Le Sacre is the latest of Zheng’s works to explore the natural world as pleasurable and erotic. It’s reminiscent of his earlier video series Pteridophilia (2016–ongoing), where in each chapter, different characters engage in a sexual act with pteridophyte (spore-dispersing) plants in a forest in Taiwan. In portraying relations between queer men and ferns—common plants in the subtropical island that are seldom deemed of value—Zheng emphasizes structures of marginalization across species and proposes possibilities of intimacy between them. More graphic than Le Sacre, these videos show close-up shots of men, some of them BDSM performers, stroking their penises with ferns, rubbing their nipples against spiky stems, or ejaculating onto tendrils that then drip with semen.
Pteridophilia is meant to be as explicit as pornography, though the artist sees sexuality less as a spectacle and more as a plain fact of the natural world. “Sex is everywhere in nature,” Zheng coolly tells me in a virtual studio visit. “And interspecies sex is not a human invention.” He offers, as example, how some orchids have evolved to visually imitate bees, which then try to copulate with the flowers. At times, the conceptual deliberations of these eco-sex works have been overshadowed by their shock value. When the Pteridophilia series was presented in 2020 in Japan, where laws prohibit the display of genitals, Zheng and the curators omitted the scenes, leaving instead black screens that emitted moans. The 2018 screenings at Manifesta in Palermo were met with protests. Zheng doesn’t court controversy, though; he’s indifferent to it.
WHEN ZHENG MET ME online, he was in the dark. It was after 9 PM in the artist’s home, located in a village on Lantau Island, Hong Kong. Zheng avoids artificial lights after dusk, so as to sync his body with the earth’s daily rotation. His doors usually stay open, he tells me, because he doesn’t want to close himself off from the outside. (My Zoom window seemed starkly lit in comparison. Not only did my lights stay on late into the night, but I beam them directly into my face.)

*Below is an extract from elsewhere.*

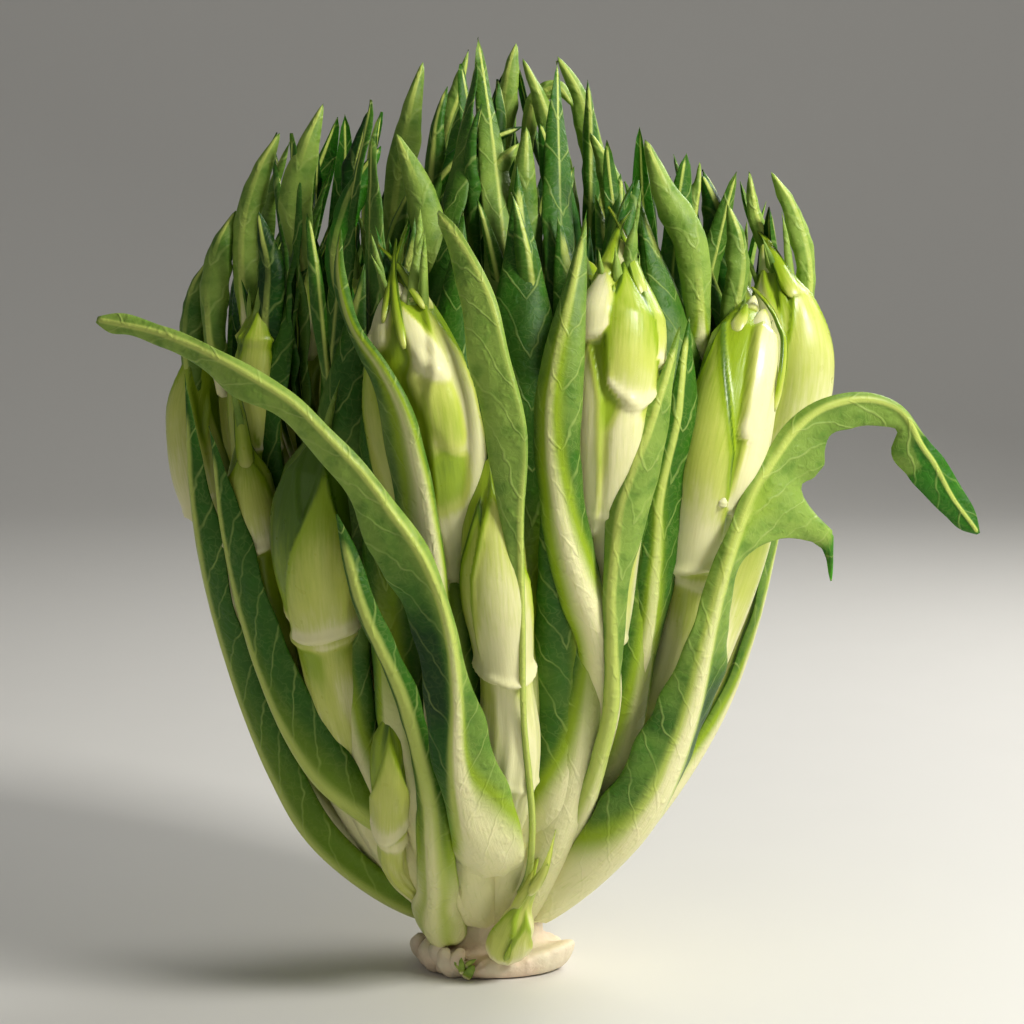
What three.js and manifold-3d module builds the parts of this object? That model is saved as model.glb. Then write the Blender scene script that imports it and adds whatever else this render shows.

Habits like these are part of what Zheng terms “ecosensibility,” a defining outlook for his life and art practice. His commitment to studying the reciprocal relationships between social liberation and ecological stewardship has, over the last two decades, taken the forms of videos, horticultural installations, performances, and pedagogical projects. Born in 1974, Zheng grew up in a small town on the edge of Beijing and spent most summers in his mother’s hometown in Yunnan, a culturally and naturally diverse mountainous province. At City University of Hong Kong, where he is currently a professor in the School of Creative Media, Zheng and select PhD students produce scholarship and art projects as the Wanwu Practice Group, inspired by the over-2000-years-old notion of wanwu that translates from Chinese to “ten thousand things,” or “myriad happenings.” In the 2016 article “Contemporary Art and Ecology in East Asia,” Zheng and art historian Sohl Lee outline their perspective on ecosensibility: everything, they argue, arises from an ultimate source (most often called dao) that “resists objectification but is immanent in the world.” This outlook doesn’t provide simplified answers, but rather meets complexity with complexity. It “recuperates alternative worldviews of nature without assuming that pre-modern worldviews were coherent and unchanging.”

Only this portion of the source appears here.